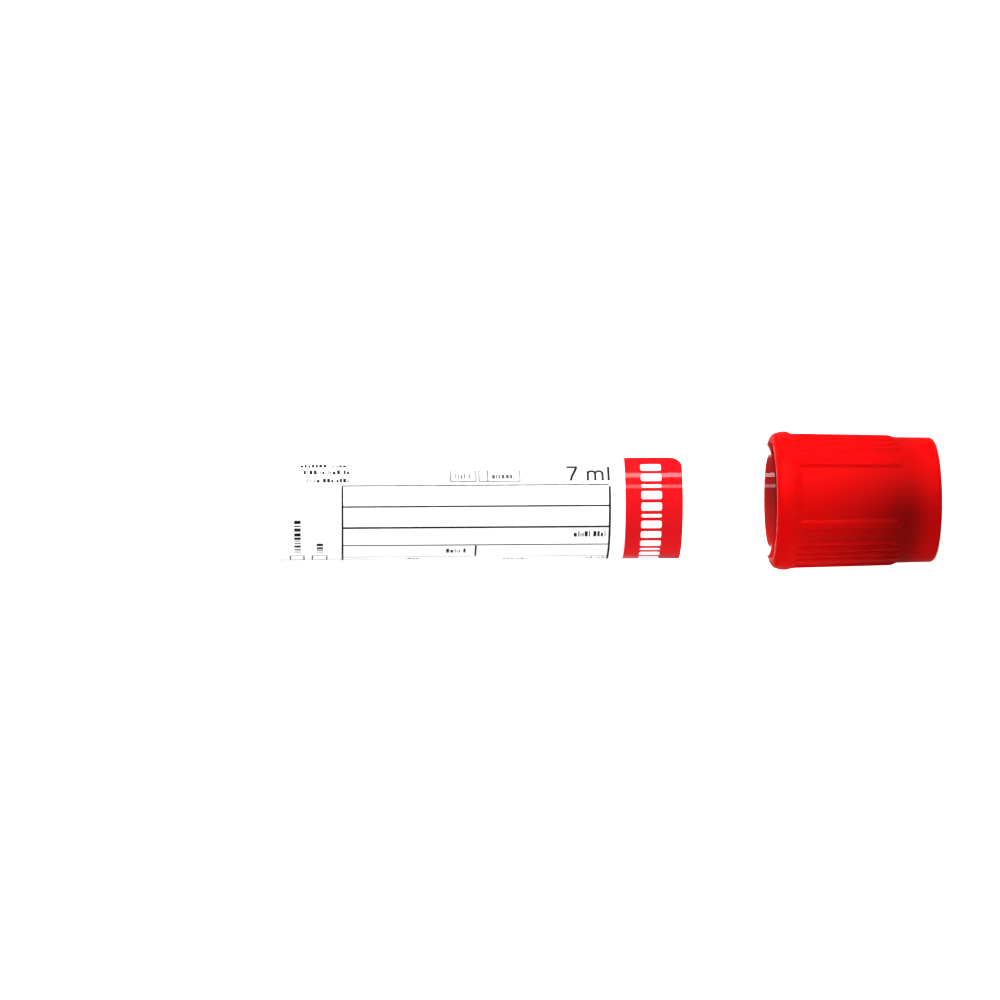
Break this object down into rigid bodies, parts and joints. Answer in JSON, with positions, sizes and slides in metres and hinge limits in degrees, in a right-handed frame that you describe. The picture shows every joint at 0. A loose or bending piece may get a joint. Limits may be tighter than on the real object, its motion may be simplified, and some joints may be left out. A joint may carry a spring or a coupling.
{
  "type": "blood collection tube",
  "caption": "Clear round-bottom blood collection tube with a wrap-round label and a ribbed red pull-off safety closure over its rubber stopper.",
  "frame": {"origin": "centre of the closure's flat top ring, on the surface that the tube stands on", "axes": "+Z runs along the tube's axis from the closure to the round end; -Y is the front of the closure and the label; +X is towards the label's first edge"},
  "size_m": [0.016, 0.016, 0.1066],
  "materials": {
    "red_plastic": "satin",
    "stopper_rubber": "matte",
    "clear_plastic": "gloss",
    "label_film": "satin"
  },
  "bodies": {
    "closure": {"safety_cap": "red_plastic", "rubber_stopper": "stopper_rubber"},
    "labelled_tube": {"tube": "clear_plastic", "label": "label_film"}
  },
  "joints": [
    {"name": "closure_pull_off", "type": "slide", "parent": "closure", "child": "labelled_tube", "axis": [0, 0, 1], "range_m": [0, 0.025]}
  ]
}
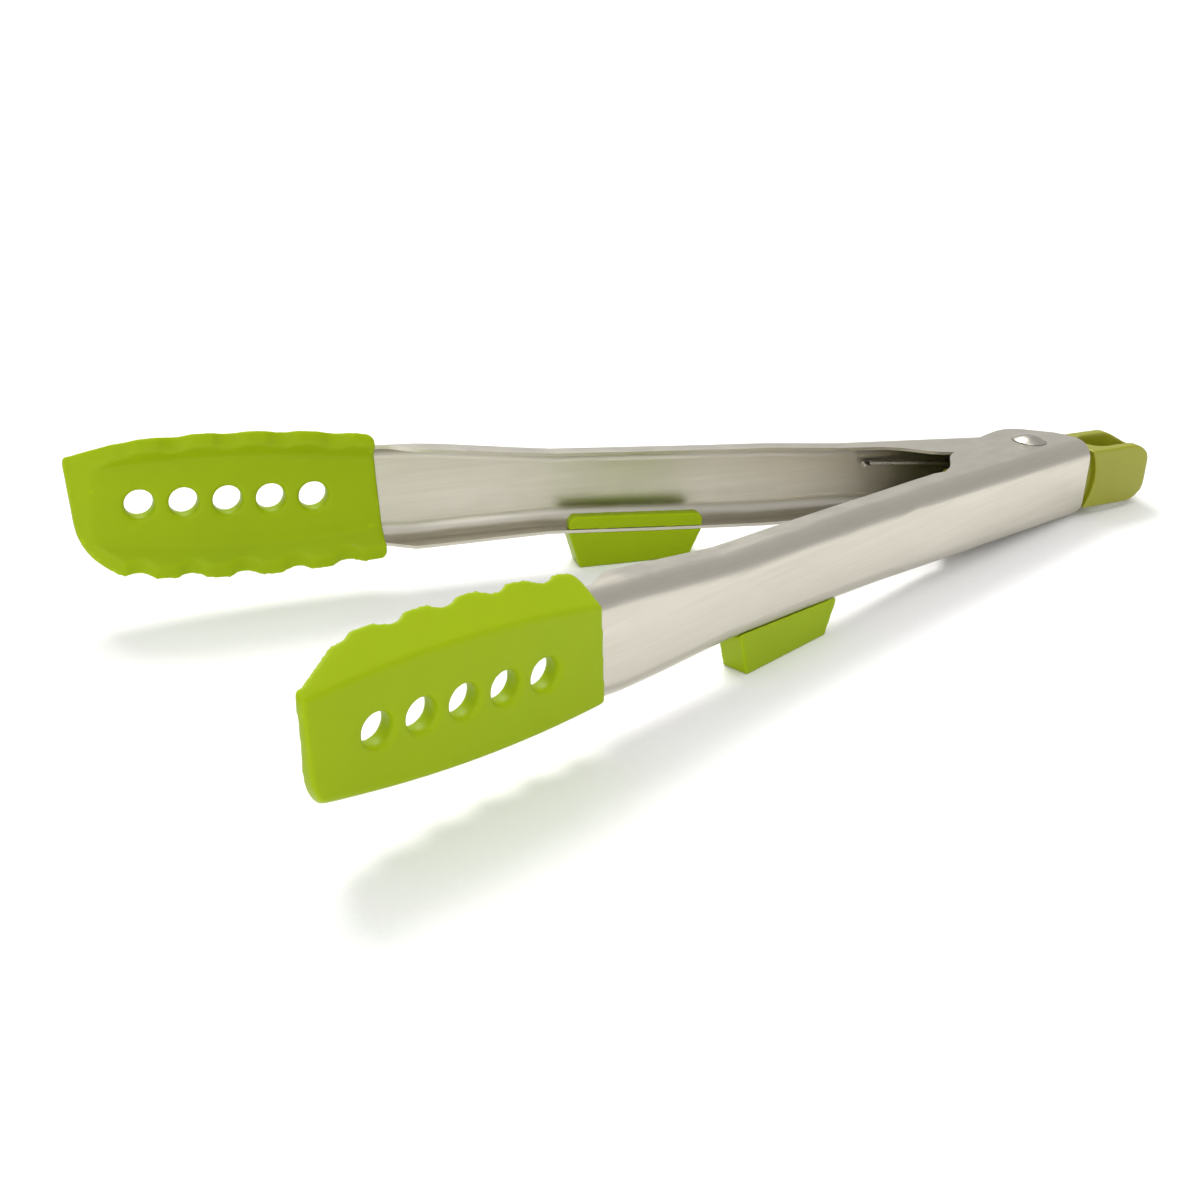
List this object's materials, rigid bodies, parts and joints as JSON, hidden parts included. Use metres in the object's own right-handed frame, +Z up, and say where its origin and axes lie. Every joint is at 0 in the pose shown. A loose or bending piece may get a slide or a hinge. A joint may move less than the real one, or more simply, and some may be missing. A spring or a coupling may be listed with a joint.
{
  "type": "kitchen tongs",
  "caption": "Spring-loaded kitchen tongs: sprung stainless channel arms, soft perforated tray tips, stand-off feet under the arms and a sliding pull tab with a hanging loop.",
  "frame": {"origin": "on the surface it rests on, under the middle of its length, on the middle plane", "axes": "+X from the tips to the hanging loop, +Z up with the tongs lying on their side, +Y to the far arm"},
  "size_m": [0.2828, 0.139, 0.0456],
  "materials": {
    "steel": "fine lengthwise brushed stainless",
    "silicone": "smooth satin lime silicone",
    "rivet_steel": "polished stainless",
    "spring_steel": "drawn spring wire",
    "tab_plastic": "fine satin olive plastic"
  },
  "bodies": {
    "core": {"pivot_rivet": "rivet_steel", "torsion_spring": "spring_steel"},
    "arm_right": {"arm_right": "steel", "tip_right": "silicone", "foot_right": "silicone"},
    "arm_left": {"arm_left": "steel", "tip_left": "silicone", "foot_left": "silicone"},
    "pull_tab": {"pull_tab": "tab_plastic"}
  },
  "joints": [
    {"name": "right_close", "type": "hinge", "parent": "core", "child": "arm_right", "pos_m": [0.10001, 0, 0.01208], "axis": [-0.0689, 0, -0.9976], "range_deg": [0, 14.2], "stiffness_Nm_per_rad": 0.3, "springref_deg": -17.19, "deforming": ["torsion_spring"]},
    {"name": "left_close", "type": "hinge", "parent": "core", "child": "arm_left", "pos_m": [0.10001, 0, 0.01208], "axis": [0.0689, 0, 0.9976], "range_deg": [0, 14.2], "stiffness_Nm_per_rad": 0.3, "springref_deg": -17.19, "deforming": ["torsion_spring"]},
    {"name": "tab_slide", "type": "slide", "parent": "core", "child": "pull_tab", "axis": [0.9976, 0, -0.0689], "range_m": [0, 0.01]}
  ],
  "couplings": [
    {"joint": "left_close", "follows": "right_close", "ratio": 1}
  ]
}
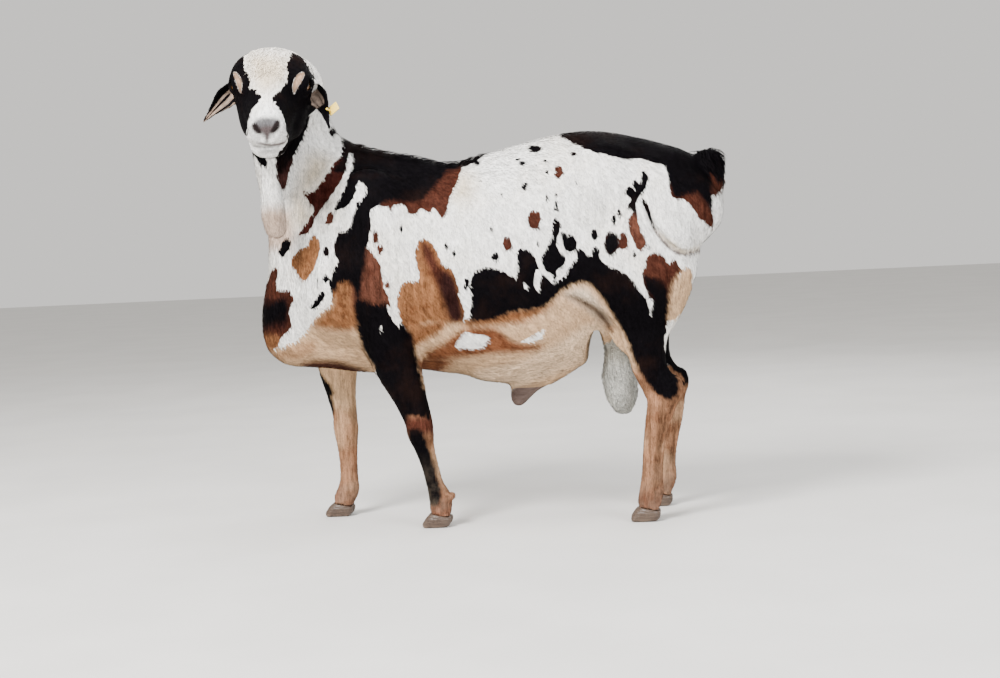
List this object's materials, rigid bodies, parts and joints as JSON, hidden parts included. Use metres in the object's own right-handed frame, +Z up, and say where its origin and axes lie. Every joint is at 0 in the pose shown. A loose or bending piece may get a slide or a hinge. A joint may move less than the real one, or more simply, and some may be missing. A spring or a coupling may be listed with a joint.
{
  "type": "fat-tailed hair sheep ram, life-size standing model",
  "caption": "Life-size model of a polled fat-tailed hair sheep ram, standing with its head turned, piebald coat, throat lobe and blank ear tag.",
  "frame": {"origin": "on the floor, under the middle of the bounding box", "axes": "+Z up; the ram faces -X with its left side towards -Y and its head turned to its left"},
  "size_m": [1.0703, 0.4795, 1.0101],
  "materials": {
    "white_coat": "short dense white hair with black and red-brown markings",
    "black_coat": "short glossy black hair",
    "tan_coat": "short tan hair",
    "black_hair": "longer curly black hair",
    "bare_skin": "thinly haired grey skin",
    "ear_skin": "thin haired skin, dark outside and pinkish grey inside",
    "hoof_horn": "dark worn horn",
    "eye_glass": "dark brown glossy eye with a level slit pupil",
    "tag_plastic": "plain yellow plastic, blank"
  },
  "bodies": {
    "root": {"torso": "white_coat", "neck": "white_coat", "head": "white_coat", "dewlap": "white_coat", "ear_left": "ear_skin", "ear_right": "ear_skin", "eye_left": "eye_glass", "eye_right": "eye_glass", "tail": "white_coat", "tail_tip": "black_hair", "scrotum": "bare_skin", "sheath": "bare_skin", "ear_tag": "tag_plastic", "foreleg_left_upper": "black_coat", "foreleg_left_lower": "tan_coat", "foreleg_left_hoof_outer": "hoof_horn", "foreleg_left_hoof_inner": "hoof_horn", "foreleg_right_upper": "black_coat", "foreleg_right_lower": "tan_coat", "foreleg_right_hoof_outer": "hoof_horn", "foreleg_right_hoof_inner": "hoof_horn", "hindleg_left_upper": "black_coat", "hindleg_left_lower": "tan_coat", "hindleg_left_hoof_outer": "hoof_horn", "hindleg_left_hoof_inner": "hoof_horn", "hindleg_right_upper": "black_coat", "hindleg_right_lower": "tan_coat", "hindleg_right_hoof_outer": "hoof_horn", "hindleg_right_hoof_inner": "hoof_horn"}
  },
  "joints": []
}
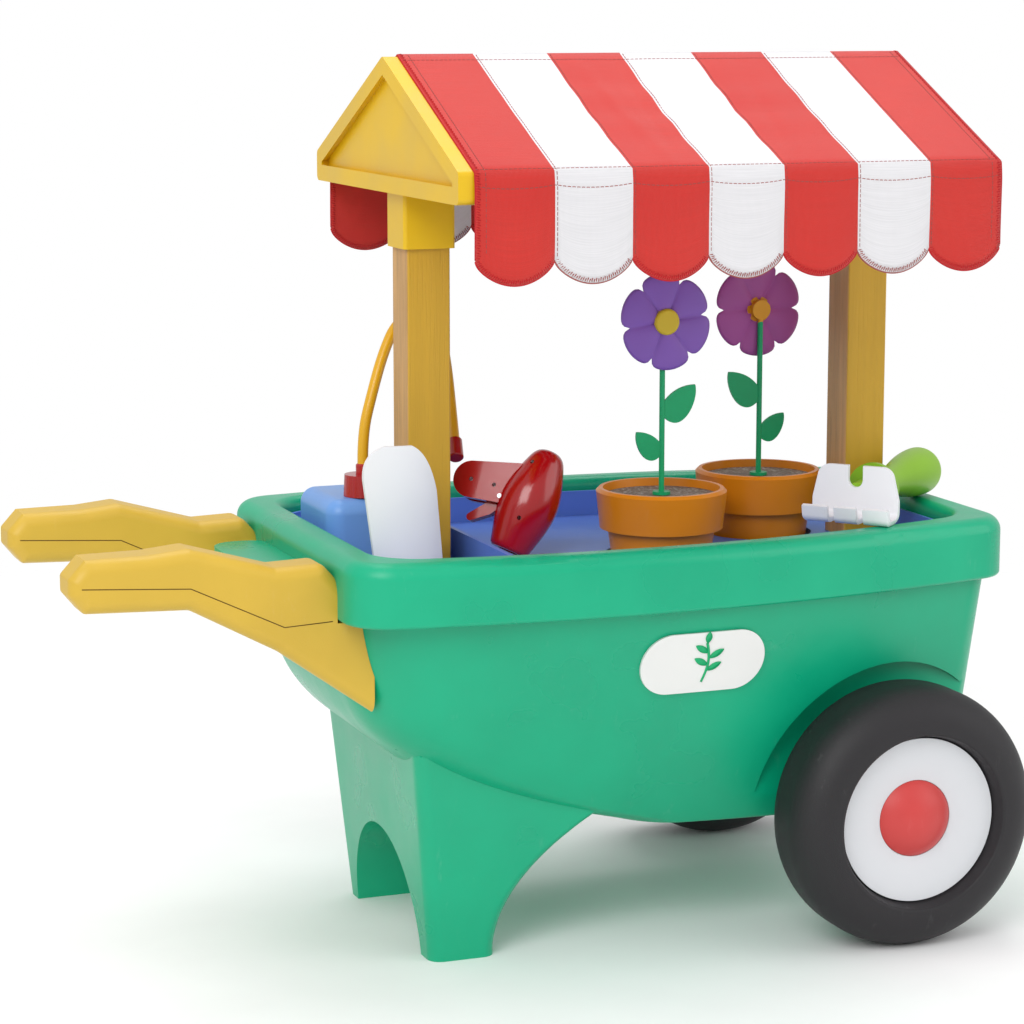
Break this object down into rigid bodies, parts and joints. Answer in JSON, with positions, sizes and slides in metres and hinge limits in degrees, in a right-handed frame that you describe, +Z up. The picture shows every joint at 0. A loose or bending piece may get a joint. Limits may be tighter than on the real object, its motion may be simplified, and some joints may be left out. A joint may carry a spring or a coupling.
{
  "type": "push vending cart",
  "caption": "Child's push garden cart with a scalloped fabric canopy on posts, side wheels, push handles, tray, flower pots, sprayer, trowel and rake.",
  "frame": {"origin": "on the floor, at the middle of the overall length and width", "axes": "+X from the push handles to the wheels, +Y to the pusher's left, +Z up"},
  "size_m": [0.614, 0.3462, 0.5617],
  "materials": {
    "green_plastic": "satin moulded plastic",
    "mustard_plastic": "satin moulded plastic",
    "yellow_plastic": "satin moulded plastic",
    "post_wood": "painted on the wide faces, plain grain on the narrow ones",
    "canopy_cloth": "striped cotton",
    "tyre_plastic": "matt",
    "disc_plastic": "satin",
    "hub_cap_plastic": "satin",
    "pot_plastic": "satin",
    "soil_board": "printed speckle",
    "stem_plastic": "satin",
    "petal_purple": "satin",
    "petal_magenta": "satin",
    "flower_middle": "satin",
    "tray_plastic": "satin",
    "tank_plastic": "satin",
    "sprayer_plastic": "gloss",
    "hose_rubber": "satin",
    "tool_plastic": "satin",
    "lime_plastic": "satin",
    "badge_plastic": "satin",
    "bushing_plastic": "satin",
    "steel": "zinc plated"
  },
  "bodies": {
    "cart": {"tub": "green_plastic", "tray": "tray_plastic", "handle_left_upper": "mustard_plastic", "handle_left_lower": "mustard_plastic", "handle_right_upper": "mustard_plastic", "handle_right_lower": "mustard_plastic", "handle_screws": "steel", "badge_left": "badge_plastic", "badge_right": "badge_plastic", "axle": "steel", "axle_washers": "steel", "push_nuts": "steel", "bushing_left": "bushing_plastic", "bushing_right": "bushing_plastic", "tank": "tank_plastic", "hose_nipple": "sprayer_plastic", "hose": "hose_rubber", "hose_connector": "sprayer_plastic", "gun_nose": "sprayer_plastic", "gun_shell_left": "sprayer_plastic", "gun_shell_right": "sprayer_plastic", "gun_screws": "steel", "trigger_pin": "steel", "trigger_spring": "steel"},
    "canopy": {"post_handle_end": "post_wood", "post_wheel_end": "post_wood", "gable_handle_end": "yellow_plastic", "gable_wheel_end": "yellow_plastic", "gable_screws": "steel", "ridge_rod": "steel", "eave_rod_left": "steel", "eave_rod_right": "steel", "canopy_fabric": "canopy_cloth"},
    "wheel_left": {"tyre_left": "tyre_plastic", "wheel_disc_left": "disc_plastic", "hub_cap_left": "hub_cap_plastic"},
    "wheel_right": {"tyre_right": "tyre_plastic", "wheel_disc_right": "disc_plastic", "hub_cap_right": "hub_cap_plastic"},
    "tank_cap": {"tank_cap": "sprayer_plastic"},
    "trigger": {"trigger": "sprayer_plastic"},
    "pot_a": {"pot_a": "pot_plastic", "soil_a": "soil_board"},
    "flower_a": {"flower_stem_a": "stem_plastic", "flower_petals_a": "petal_purple", "flower_centre_a": "flower_middle"},
    "pot_b": {"pot_b": "pot_plastic", "soil_b": "soil_board"},
    "flower_b": {"flower_stem_b": "stem_plastic", "flower_petals_b": "petal_magenta", "flower_centre_b": "flower_middle"},
    "trowel": {"trowel_blade": "tool_plastic", "trowel_handle": "lime_plastic"},
    "rake": {"rake_head": "tool_plastic", "rake_handle": "lime_plastic"}
  },
  "joints": [
    {"name": "wheel_left_spin", "type": "hinge", "parent": "cart", "child": "wheel_left", "pos_m": [0.218, 0, 0.0842], "axis": [0, 1, 0], "continuous": true},
    {"name": "wheel_right_spin", "type": "hinge", "parent": "cart", "child": "wheel_right", "pos_m": [0.218, 0, 0.0842], "axis": [0, 1, 0], "continuous": true},
    {"name": "canopy_lift", "type": "slide", "parent": "cart", "child": "canopy", "axis": [0, 0, 1], "range_m": [0, 0.12]},
    {"name": "tank_cap_turn", "type": "hinge", "parent": "cart", "child": "tank_cap", "pos_m": [-0.084, 0.033, 0.286], "axis": [0, 0, 1], "range_deg": [0, 120]},
    {"name": "trigger_pull", "type": "hinge", "parent": "cart", "child": "trigger", "pos_m": [-0.00077, -0.00337, 0.27759], "axis": [-0.5779, -0.7337, 0.3574], "range_deg": [0, 12], "stiffness_Nm_per_rad": 0.06, "springref_deg": -8.59},
    {"name": "pot_a_lift", "type": "slide", "parent": "cart", "child": "pot_a", "axis": [0, 0, 1], "range_m": [0, 0.05]},
    {"name": "flower_a_pull", "type": "slide", "parent": "pot_a", "child": "flower_a", "axis": [0, 0, 1], "range_m": [0, 0.025]},
    {"name": "pot_b_lift", "type": "slide", "parent": "cart", "child": "pot_b", "axis": [0, 0, 1], "range_m": [0, 0.05]},
    {"name": "flower_b_pull", "type": "slide", "parent": "pot_b", "child": "flower_b", "axis": [0, 0, 1], "range_m": [0, 0.025]},
    {"name": "trowel_lift", "type": "slide", "parent": "cart", "child": "trowel", "axis": [0, 0, 1], "range_m": [0, 0.07]},
    {"name": "rake_lift", "type": "slide", "parent": "cart", "child": "rake", "axis": [0, 0, 1], "range_m": [0, 0.05]}
  ]
}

++++

-- Directive --
Determine how many lines of the material include the string "picture". Output only that count.

-- The completed task --
2